The state's housing market is forecast to grow at a slower rate in 2009/10 than previously projected, as building approvals show slow signs of life, a new report shows.

Housing starts in WA for the 2009 financial year are expected to show a drop of 15 per cent to a level of 19,001, the Housing Industry Association said today in its quarterly state and national outlook.

HIA has forecast 6 per cent growth in housing starts for 2009/10, down from the previously projected 13 per cent.

Detached house starts are forecast to increase by 8 per cent to 16,220 units, following a drop of 11 per cent in 2008/09, while multi-unit starts are tipped to drop by 4 per cent to 3,890 after plummeting by 27 per cent the previous year.

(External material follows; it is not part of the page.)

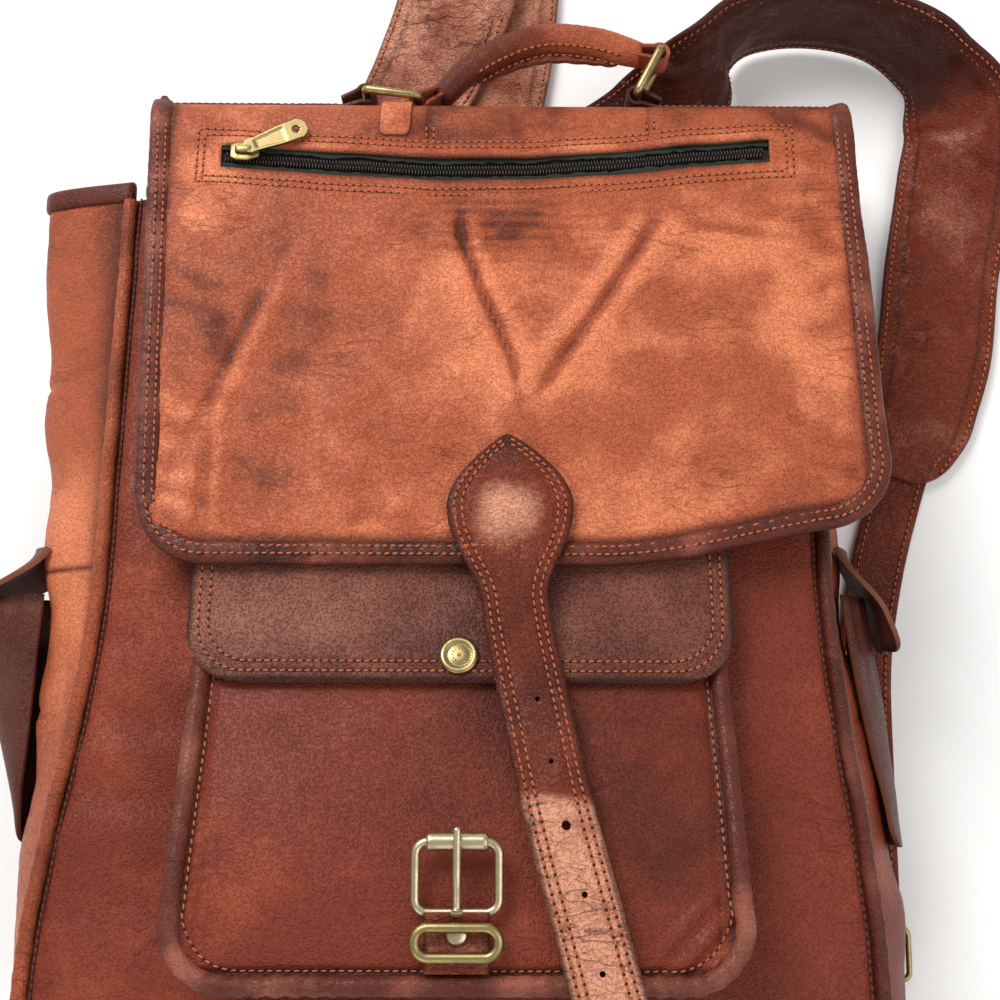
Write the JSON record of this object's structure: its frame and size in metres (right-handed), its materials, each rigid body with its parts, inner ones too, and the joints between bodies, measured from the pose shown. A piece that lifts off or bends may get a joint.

However, housing starts are expected to gather momentum in 2010/11 with the figures to grow by 14 per cent to 23,011.

Nationally, HIA has forecast housing starts to drop 17 per cent in 2008/09 on the previous financial year but grow by a modest 7 per cent in 2009/10.

Following that, housing starts are forecast to increase by 17 per cent in 2010 to 153,790 and then by 15 per cent to 162,850 in 2010/11.

"The reasons for the recovery are well known -- low interest rates, first home incentives, and a massive boost for social housing. And with consumers feeling more confident about job security and the general economy, new home building and renovation activity will benefit," HIA chief economist Harley Dale said.

"There are early signs of trade-up buyers returning to the market. But to date, investors have tended to do more selling than buying.

"Since October 2008, when the first home grant was boosted, lending commitments to build new houses have increased by about 60 per cent.

"But local government permits to build new houses have increased by a much more modest 20 per cent, indicating there is a lot of new building work to come into the pipeline.

"The pick-up in residential building will be joined by an expansion of construction expenditure on mining projects, ports, water, transport, energy supply and communications, renewing pressures on the demand for skilled labour.

"The notice period is not that long, which makes the current review of Australia's immigration program very timely. With the construction industry in the United States and the United Kingdom still in the doldrums, additional efforts need to be made to attract skilled labour into Australia's construction industry.

"In addition, further initiatives are required to improve the retention of apprentices before the recovery in building takes hold."